Ces négociations ouvrent par ailleurs un moment politique pour tenter d’obtenir une avancée sur une revendication centrale: garantir l’effectivité de la liberté syndicale.
Les salaires baissent malgré la pénurie de main-d’œuvre. Cela montre que les salarié-e-s sont dans l’impossibilité de tirer profit d’une situation qui devrait pourtant leur être favorable. Plusieurs facteurs l’expliquent, principalement la mise en concurrence des salarié-e-s selon leurs statuts migratoires ou professionnels, dans une logique de moins- disant. Dans chaque service, il y a toujours moins bien loti-e que soi et donc le risque de perdre son statut au profit de cette concurrence mise en place par les employeurs.
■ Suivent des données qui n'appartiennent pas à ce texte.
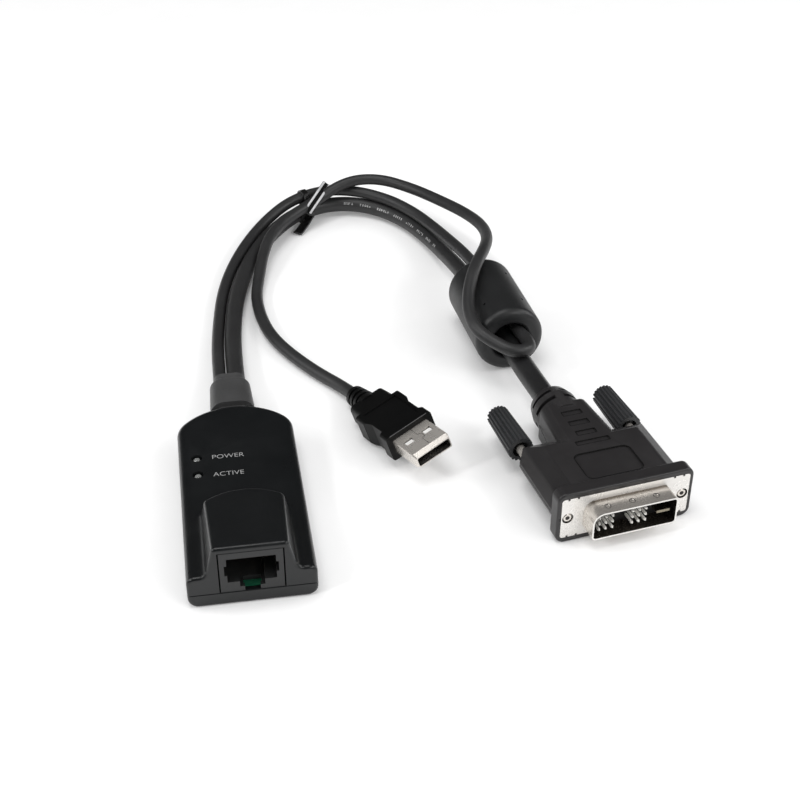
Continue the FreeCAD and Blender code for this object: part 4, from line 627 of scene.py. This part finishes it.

Cette dynamique est au cœur de la logique économique et ne se limite pas à la Suisse. Ce qui est propre à ce pays en revanche, c’est que le droit du travail ne connaît quasiment aucun mécanisme de protection qui existe dans d’autres pays voisins.
L’USS et le SSP ont entrepris des démarches pour que soit garantie la liberté syndicale. La Suisse a en effet signé et ratifié des conventions internationales dans le cadre de l’Organisation internationale du travail (no 82 et 98). Le contrôle de l’application de ces normes pour les États membres se fait par le biais de plaintes auprès du Comité de la liberté syndicale de l’OIT.
Le 14 mai 2003, l’USS a déposé une plainte (cas 2265). Le Comité a rendu un rapport (rapport 343) ainsi que des recommandations demandant à la Suisse de prévoir pour les victimes de licenciements antisyndicaux le même type de protection que celle prévue dans la LEg (Loi sur l’égalité), y compris la possibilité d’une réintégration.
Le 10 avril 2013 (cas 3023), notre syndicat a déposé une plainte auprès du Comité à la suite du licenciement des grévistes de l’Hôpital de la Providence. Elle est toujours en cours d’instruction. Le droit de grève étant au cœur de la liberté syndicale, les deux cas sont liés.
À la suite de ces démarches, la Suisse devait être placée dans la liste des pays ne respectant pas la liberté syndicale, aux côtés notamment du Bélarus et de la Grèce. La liste devait être validée en 2019, à Genève, à l’occasion de la Conférence du centenaire de l’organisation que la Suisse devait présider. Pour éviter ce scandale, le Conseil fédéral
a sollicité l’USS et les syndicats patronaux pour une médiation. Celle-ci a débuté le 13 janvier 2020 sous les auspices de Franz Steinegger, ancien président du Parti radical-démocratique. En raison du Covid-19, la médiation a été prolongée au 30 juin 2022 puis jusqu’au 18 décembre 2023, date à laquelle le Conseil fédéral a annoncé la suspension de la médiation à la demande unilatérale des associations patronales. La médiation n’a toujours pas repris.
Sans un rapport de force suffisant, la situation va encore durer et les salaires vont continuer à stagner ou diminuer. Car comment conclure, maintenir et faire respecter une bonne convention collective de travail si l’employeur peut licencier celles et ceux qui s’engagent dans ces buts?
Relancer les démarches auprès de l’OIT et documenter à nouveau l’ampleur des licenciements antisyndicaux en Suisse est une tâche prioritaire, dans la perspective d’instaurer un rapport de force sur les négociations avec l’Union européenne. Ce levier est seul à même de peser sur la décision des employeurs et de leurs représentant-e-s politiques. C’est le point de départ pour une riposte sérieuse en faveur de la protection des salarié-e-s et de leurs conditions de vie.